• [Your task] Locate each line below that includes "origin" and reproduce it.

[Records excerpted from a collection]
◆ ◆ ◆ ◆

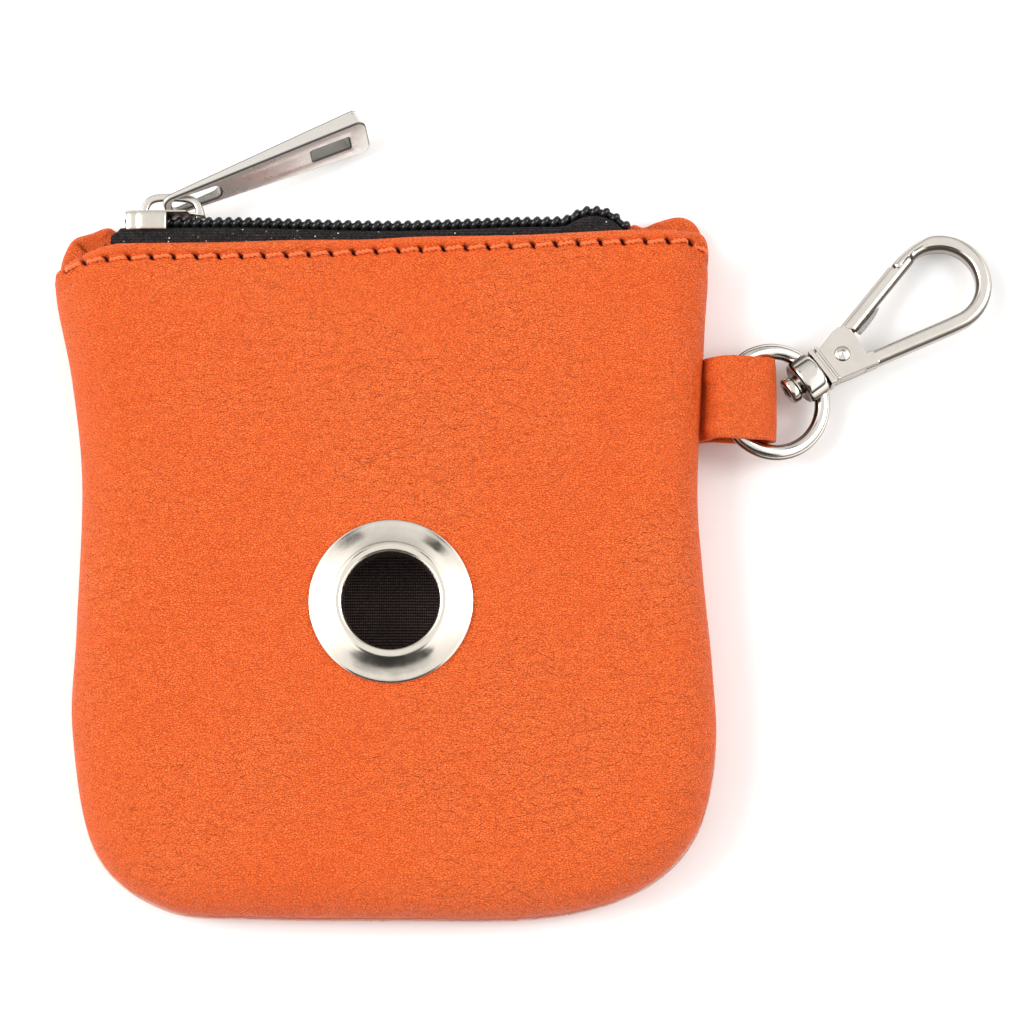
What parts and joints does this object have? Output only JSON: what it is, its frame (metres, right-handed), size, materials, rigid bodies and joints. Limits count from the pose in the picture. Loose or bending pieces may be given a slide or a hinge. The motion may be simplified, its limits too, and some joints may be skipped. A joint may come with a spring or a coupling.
{
  "type": "treat pouch",
  "caption": "Small flat zipped leather pouch with a metal eyelet hole to take treats or bags out through, and a side tab with a swivelling snap hook.",
  "frame": {"origin": "on the flat back face of the pouch, straight under the centre of the eyelet", "axes": "+X to the right toward the tab and hook, +Y toward the zip, +Z out of the front face along the eyelet axis"},
  "size_m": [0.1418, 0.1222, 0.0151],
  "materials": {
    "orange_leather": "soft pebbled orange leather",
    "black_lining": "plain-woven black lining cloth",
    "black_tape": "woven black zip tape",
    "black_nylon": "glossy black nylon coil",
    "nickel": "polished nickel plate",
    "orange_thread": "twisted orange thread",
    "spring_steel": "thin spring steel"
  },
  "bodies": {
    "pouch": {"front_panel": "orange_leather", "back_panel": "orange_leather", "front_lining": "black_lining", "back_lining": "black_lining", "tab_anchor": "orange_leather", "zipper_tape_front": "black_tape", "zipper_tape_back": "black_tape", "zipper_coil_front": "black_nylon", "zipper_coil_back": "black_nylon", "top_stitching_front": "orange_thread", "top_stitching_back": "orange_thread", "side_seam_stitching": "orange_thread", "eyelet": "nickel", "eyelet_washer": "nickel"},
    "tab": {"tab_loop": "orange_leather"},
    "swivel_ring": {"swivel_ring": "nickel"},
    "snap_hook": {"hook_body": "nickel", "swivel_post": "nickel", "gate_pin": "nickel"},
    "gate": {"gate": "nickel", "gate_spring": "spring_steel"},
    "slider": {"slider_body": "nickel"},
    "puller": {"puller": "nickel"}
  },
  "joints": [
    {"name": "slider_slide", "type": "slide", "parent": "pouch", "child": "slider", "axis": [1, 0, 0], "range_m": [0, 0.054]},
    {"name": "puller_hinge", "type": "hinge", "parent": "slider", "child": "puller", "pos_m": [-0.0343, 0.06075, 0.007], "axis": [-0.102, 0.4468, 0.8888], "range_deg": [-2, 140]},
    {"name": "tab_flex", "type": "hinge", "parent": "pouch", "child": "tab", "pos_m": [0.048, 0.03115, 0.0045], "axis": [0, 1, 0], "range_deg": [-12, 20]},
    {"name": "ring_turn", "type": "hinge", "parent": "tab", "child": "swivel_ring", "pos_m": [0.0573, 0.0311, 0.0052], "axis": [0.2588, 0, 0.9659], "range_deg": [-75, 8]},
    {"name": "hook_swivel", "type": "hinge", "parent": "swivel_ring", "child": "snap_hook", "pos_m": [0.0573, 0.0311, 0.0052], "axis": [0.8106, 0.5803, -0.0785], "continuous": true},
    {"name": "gate_pivot", "type": "hinge", "parent": "snap_hook", "child": "gate", "pos_m": [0.06761, 0.03814, 0.00424], "axis": [0.0128, 0.1164, 0.9931], "range_deg": [-24, 0], "stiffness_Nm_per_rad": 0.02}
  ]
}
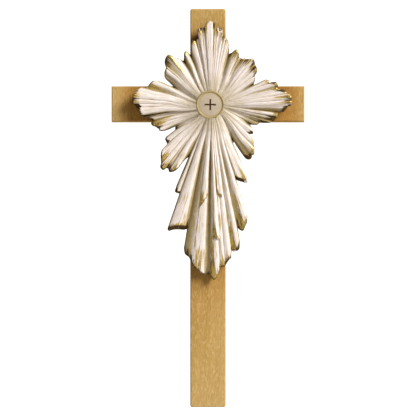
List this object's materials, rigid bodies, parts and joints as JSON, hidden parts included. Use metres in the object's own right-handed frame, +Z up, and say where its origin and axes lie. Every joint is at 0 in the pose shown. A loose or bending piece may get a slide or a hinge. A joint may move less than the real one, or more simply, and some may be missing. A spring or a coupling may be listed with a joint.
{
  "type": "wall cross with a carved ray relief",
  "caption": "Flat wooden wall cross with a carved, gilded relief of rays round a medallion, and a ring hanger on the back.",
  "frame": {"origin": "middle of the upright's flat foot end, half way through the bars' depth", "axes": "+Z up along the upright, +X to the viewer's right, +Y from the front towards the wall"},
  "size_m": [0.155, 0.0311, 0.32],
  "materials": {
    "beech": "planed light hardwood, satin oil, fine upright grain with short ray flecks",
    "carving": "carved wood painted pearly ivory, olive-tan patina in the folds, gilded tips, dark brown ends",
    "rim": "turned wood in dull antique gold",
    "medallion": "turned wood, matt beige-grey wash, dark brown in the engraved cross",
    "brass": "plated, satin",
    "steel": "zinc plated",
    "felt": "brown felt"
  },
  "bodies": {
    "cross": {"upright_beam": "beech", "crossbar": "beech", "ray_relief": "carving", "medallion_rim": "rim", "medallion_disc": "medallion", "relief_screws": "steel", "hanger_strap": "brass", "hanger_screws": "brass", "wall_pads": "felt"},
    "ring": {"hanger_ring": "brass"}
  },
  "joints": [
    {"name": "ring_swing", "type": "hinge", "parent": "cross", "child": "ring", "pos_m": [0, 0.00917, 0.301], "axis": [-1, 0, 0], "range_deg": [0, 175]}
  ]
}
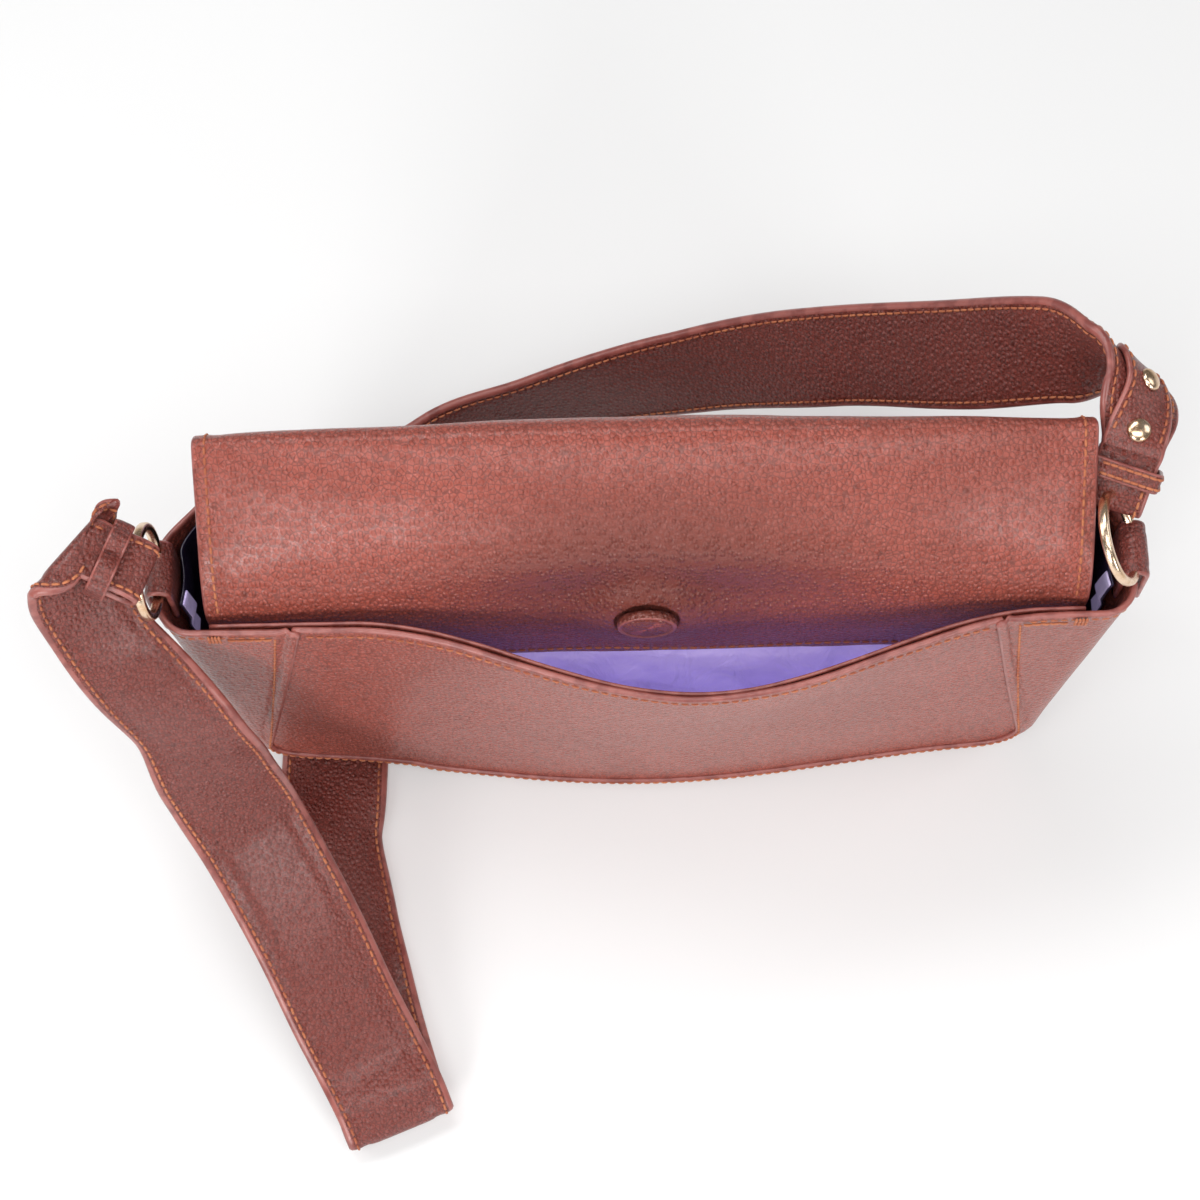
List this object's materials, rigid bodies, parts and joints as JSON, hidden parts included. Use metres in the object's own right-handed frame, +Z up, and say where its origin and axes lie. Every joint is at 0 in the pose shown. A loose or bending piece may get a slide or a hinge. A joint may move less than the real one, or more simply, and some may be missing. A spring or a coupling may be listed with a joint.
{
  "type": "crossbody purse",
  "caption": "Soft leather crossbody purse with a rear slip pocket, a front flap on a fold line, ring-held shoulder strap and satin lining.",
  "frame": {"origin": "middle of the base's underside, on the ground", "axes": "+Z up, +X to the right when the slip pocket faces the viewer, -Y out of the slip pocket's side, +Y out of the flap's side"},
  "size_m": [0.3909, 0.3015, 0.2167],
  "materials": {
    "leather": "pebbled, soft satin sheen",
    "strap_leather": "pebbled, soft satin sheen",
    "satin": "lustrous woven satin",
    "gold": "polished pale gold",
    "steel": "plain magnet plate",
    "board": "matt stiffening board",
    "thread": "twisted polyester thread"
  },
  "bodies": {
    "root": {"gusset": "leather", "rear_panel": "leather", "rear_rim_facing": "leather", "pocket_lining_panel": "satin", "front_panel": "leather", "main_lining_front": "satin", "back_wall": "leather", "pocket_lining_wall": "satin", "main_lining_rear": "satin", "main_lining_gusset": "satin", "base_board": "board", "wall_magnet": "steel", "magnet_cover": "leather", "panel_magnet": "steel", "snap_socket": "gold", "left_tab": "leather", "right_tab": "leather", "strap": "strap_leather", "strap_right_tip": "strap_leather", "right_stud_1": "gold", "right_stud_2": "gold", "left_bar_tack": "thread", "right_bar_tack": "thread"},
    "flap": {"flap": "leather", "flap_lining": "satin", "snap_plate": "gold"},
    "left_ring": {"left_ring": "gold"},
    "left_end": {"strap_left_end": "strap_leather"},
    "left_keeper": {"left_keeper": "strap_leather"},
    "right_ring": {"right_ring": "gold"},
    "right_end": {"strap_right_end": "strap_leather"},
    "right_keeper": {"right_keeper": "strap_leather"}
  },
  "joints": [
    {"name": "flap_fold", "type": "hinge", "parent": "root", "child": "flap", "pos_m": [0, 0.0215, 0.19], "axis": [1, 0, 0], "range_deg": [0, 150], "deforming": ["strap", "strap_right_tip", "right_stud_1", "right_stud_2"]},
    {"name": "left_end_swing", "type": "hinge", "parent": "root", "child": "left_end", "pos_m": [-0.1655, -0.017, 0.166], "axis": [0, 1, 0], "range_deg": [-6, 10], "deforming": ["strap"]},
    {"name": "left_ring_swing", "type": "hinge", "parent": "root", "child": "left_ring", "pos_m": [-0.1655, -0.017, 0.166], "axis": [0, 1, 0], "range_deg": [-6, 10]},
    {"name": "left_keeper_slide", "type": "slide", "parent": "left_end", "child": "left_keeper", "axis": [-0.89, 0.337, 0.307], "range_m": [0, 0.002]},
    {"name": "right_end_swing", "type": "hinge", "parent": "root", "child": "right_end", "pos_m": [0.1655, -0.017, 0.166], "axis": [0, 1, 0], "range_deg": [-3, 10], "deforming": ["strap"]},
    {"name": "right_ring_swing", "type": "hinge", "parent": "root", "child": "right_ring", "pos_m": [0.1655, -0.017, 0.166], "axis": [0, 1, 0], "range_deg": [-3, 10]},
    {"name": "right_keeper_slide", "type": "slide", "parent": "right_end", "child": "right_keeper", "axis": [0.3111, 0.7812, 0.5412], "range_m": [-0.0006, 0.002]}
  ],
  "couplings": [
    {"joint": "left_ring_swing", "follows": "left_end_swing", "ratio": 1},
    {"joint": "right_ring_swing", "follows": "right_end_swing", "ratio": 1}
  ]
}
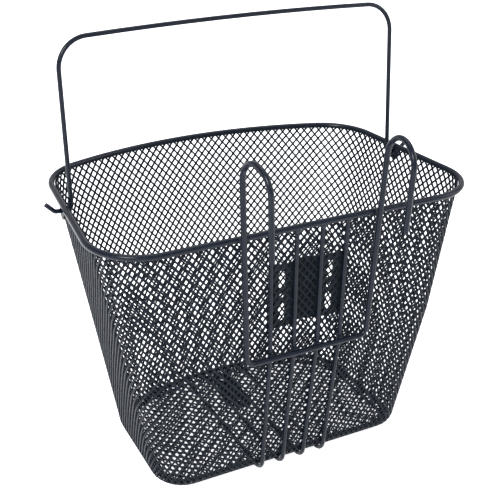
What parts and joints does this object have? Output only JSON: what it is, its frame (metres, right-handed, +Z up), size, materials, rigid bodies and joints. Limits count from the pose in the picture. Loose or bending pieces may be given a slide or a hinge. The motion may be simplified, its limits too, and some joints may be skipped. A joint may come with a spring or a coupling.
{
  "type": "handlebar basket",
  "caption": "Expanded-mesh bicycle basket on a wire frame, with handlebar hooks at the back, a perforated back plate and a swinging carrying handle.",
  "frame": {"origin": "middle of the whole basket's footprint, on the ground", "axes": "+Z up, +Y toward the bowed front away from the hooks, +X to the right when seen from the hook side"},
  "size_m": [0.3692, 0.2826, 0.3925],
  "materials": {
    "coated_wire": "satin black powder coat on steel wire",
    "coated_mesh": "satin black powder coat on expanded steel mesh",
    "coated_plate": "satin black powder coat on pressed steel",
    "coated_weld": "satin black powder coat over weld beads"
  },
  "bodies": {
    "basket": {"rim_wire": "coated_wire", "base_ring": "coated_wire", "wall_mesh": "coated_mesh", "floor_mesh": "coated_mesh", "back_wire_1": "coated_wire", "back_wire_2": "coated_wire", "back_wire_3": "coated_wire", "back_wire_4": "coated_wire", "hook_frame": "coated_wire", "back_plate": "coated_plate", "floor_plate": "coated_plate", "ear_left": "coated_plate", "ear_right": "coated_plate", "rim_welds": "coated_weld", "bar_welds": "coated_weld", "hook_welds": "coated_weld"},
    "handle": {"handle": "coated_wire"}
  },
  "joints": [
    {"name": "handle_hinge", "type": "hinge", "parent": "basket", "child": "handle", "pos_m": [0, 0.03354, 0.2447], "axis": [1, 0, 0], "range_deg": [-59, 67]}
  ]
}
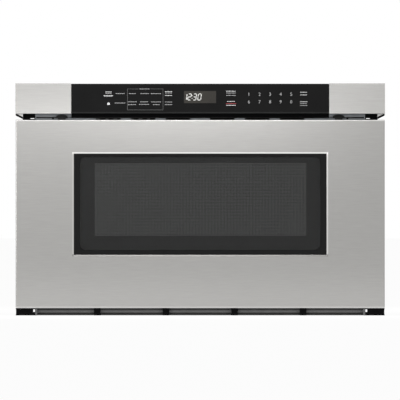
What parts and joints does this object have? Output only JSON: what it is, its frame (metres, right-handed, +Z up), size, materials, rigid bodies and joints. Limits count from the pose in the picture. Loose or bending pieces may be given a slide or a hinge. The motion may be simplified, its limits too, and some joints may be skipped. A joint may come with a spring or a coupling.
{
  "type": "microwave drawer",
  "caption": "Built-in microwave drawer with a stainless front and window, tilted touch panel, and a motor-driven drawer on telescopic slides.",
  "frame": {"origin": "middle of the bottom, on the plane of the skids under the base pan", "axes": "+X to the viewer's right when facing the front, +Y to the back (the front faces -Y), +Z up"},
  "size_m": [0.6064, 0.5936, 0.381],
  "materials": {
    "brushed_stainless": "brushed",
    "polished_stainless": "polished",
    "tinted_glass": "polished",
    "black_glass": "polished",
    "perforated_screen": "satin",
    "galvanised_steel": "spangled",
    "zinc_plated_steel": "satin",
    "grey_enamel": "satin",
    "black_paint": "matte",
    "black_plastic": "moulded",
    "white_nylon": "moulded",
    "rubber": "matte",
    "glass_ceramic": "smooth",
    "aluminium": "rolled",
    "mica": "matte",
    "copper_wire": "varnished",
    "core_steel": "laminated",
    "motor_steel": "satin",
    "circuit_board": "satin",
    "display_lens": "polished"
  },
  "bodies": {
    "chassis": {"base_pan": "galvanised_steel", "cavity_cover": "grey_enamel", "cavity_lamp": "black_plastic", "cavity_wrap": "grey_enamel", "control_board": "circuit_board", "cord_gland": "black_plastic", "display_module": "display_lens", "drive_brackets": "galvanised_steel", "drive_motor": "motor_steel", "exhaust_duct": "galvanised_steel", "fan_motor": "motor_steel", "fan_shroud": "black_plastic", "filter_board": "circuit_board", "frame_bumpers": "rubber", "front_frame": "galvanised_steel", "hv_capacitor": "aluminium", "interlock_switches": "white_nylon", "lower_front_panel": "galvanised_steel", "lower_grille": "black_plastic", "magnetron_anode": "aluminium", "magnetron_yoke": "zinc_plated_steel", "outer_case": "galvanised_steel", "panel_brackets": "galvanised_steel", "panel_end_trims": "brushed_stainless", "panel_glass": "black_glass", "panel_housing": "black_plastic", "rear_panel": "galvanised_steel", "shaft_bushes": "white_nylon", "side_flanges": "black_paint", "slide_brackets": "galvanised_steel", "slide_outer_members": "zinc_plated_steel", "stirrer_cover": "mica", "stirrer_motor": "motor_steel", "switch_brackets": "galvanised_steel", "toe_channel": "galvanised_steel", "transformer_coils": "copper_wire", "transformer_core": "core_steel", "waveguide": "aluminium"},
    "drawer": {"front_skin": "brushed_stainless", "window_trim": "polished_stainless", "window_glass": "tinted_glass", "window_gasket": "rubber", "window_screen": "perforated_screen", "door_liner": "galvanised_steel", "choke_cover": "black_plastic", "inner_glass": "tinted_glass", "back_pan": "galvanised_steel", "drawer_box": "grey_enamel", "ceramic_floor": "glass_ceramic", "carriage_rails": "galvanised_steel", "drive_racks": "white_nylon", "latch_hooks": "galvanised_steel", "slide_inner_members": "zinc_plated_steel"},
    "slide_middles": {"slide_middle_members": "zinc_plated_steel"},
    "cross_shaft": {"drive_shaft": "zinc_plated_steel", "shaft_pinions": "white_nylon", "driven_gear": "white_nylon"},
    "motor_gear": {"motor_pinion": "white_nylon"},
    "fan": {"fan_blade": "white_nylon"},
    "stirrer": {"stirrer_blade": "aluminium"}
  },
  "joints": [
    {"name": "drawer_slide", "type": "slide", "parent": "chassis", "child": "drawer", "axis": [0, -1, 0], "range_m": [0, 0.38]},
    {"name": "middle_slide", "type": "slide", "parent": "chassis", "child": "slide_middles", "axis": [0, -1, 0], "range_m": [0, 0.19]},
    {"name": "shaft_turn", "type": "hinge", "parent": "chassis", "child": "cross_shaft", "pos_m": [0, -0.195, 0.034], "axis": [1, 0, 0], "range_deg": [0, 1362]},
    {"name": "motor_gear_turn", "type": "hinge", "parent": "chassis", "child": "motor_gear", "pos_m": [0.064, -0.16, 0.034], "axis": [1, 0, 0], "range_deg": [-4085, 0]},
    {"name": "fan_spin", "type": "hinge", "parent": "chassis", "child": "fan", "pos_m": [0.095, 0.27, 0.11], "axis": [0, 1, 0], "continuous": true},
    {"name": "stirrer_spin", "type": "hinge", "parent": "chassis", "child": "stirrer", "pos_m": [0, -0.04, 0.28], "axis": [0, 0, 1], "continuous": true}
  ],
  "couplings": [
    {"joint": "middle_slide", "follows": "drawer_slide", "ratio": 0.5},
    {"joint": "shaft_turn", "follows": "drawer_slide", "rad_per_m": 62.5},
    {"joint": "motor_gear_turn", "follows": "drawer_slide", "rad_per_m": -187.5}
  ]
}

◆ ◆ ◆ ◆

• [Result of this task]
  "frame": {"origin": "on the flat back face of the pouch, straight under the centre of the eyelet", "axes": "+X to the right toward the tab and hook, +Y toward the zip, +Z out of the front face along the eyelet axis"},
List this object's materials, rigid bodies, parts and joints as JSON, hidden parts included. Use metres in the object's own right-handed frame, +Z up, and say where its origin and axes lie. Every joint is at 0 in the pose shown. A loose or bending piece may get a slide or a hinge. A joint may move less than the real one, or more simply, and some may be missing. A spring or a coupling may be listed with a joint.
  "frame": {"origin": "middle of the upright's flat foot end, half way through the bars' depth", "axes": "+Z up along the upright, +X to the viewer's right, +Y from the front towards the wall"},
List this object's materials, rigid bodies, parts and joints as JSON, hidden parts included. Use metres in the object's own right-handed frame, +Z up, and say where its origin and axes lie. Every joint is at 0 in the pose shown. A loose or bending piece may get a slide or a hinge. A joint may move less than the real one, or more simply, and some may be missing. A spring or a coupling may be listed with a joint.
  "frame": {"origin": "middle of the base's underside, on the ground", "axes": "+Z up, +X to the right when the slip pocket faces the viewer, -Y out of the slip pocket's side, +Y out of the flap's side"},
  "frame": {"origin": "middle of the whole basket's footprint, on the ground", "axes": "+Z up, +Y toward the bowed front away from the hooks, +X to the right when seen from the hook side"},
  "frame": {"origin": "middle of the bottom, on the plane of the skids under the base pan", "axes": "+X to the viewer's right when facing the front, +Y to the back (the front faces -Y), +Z up"},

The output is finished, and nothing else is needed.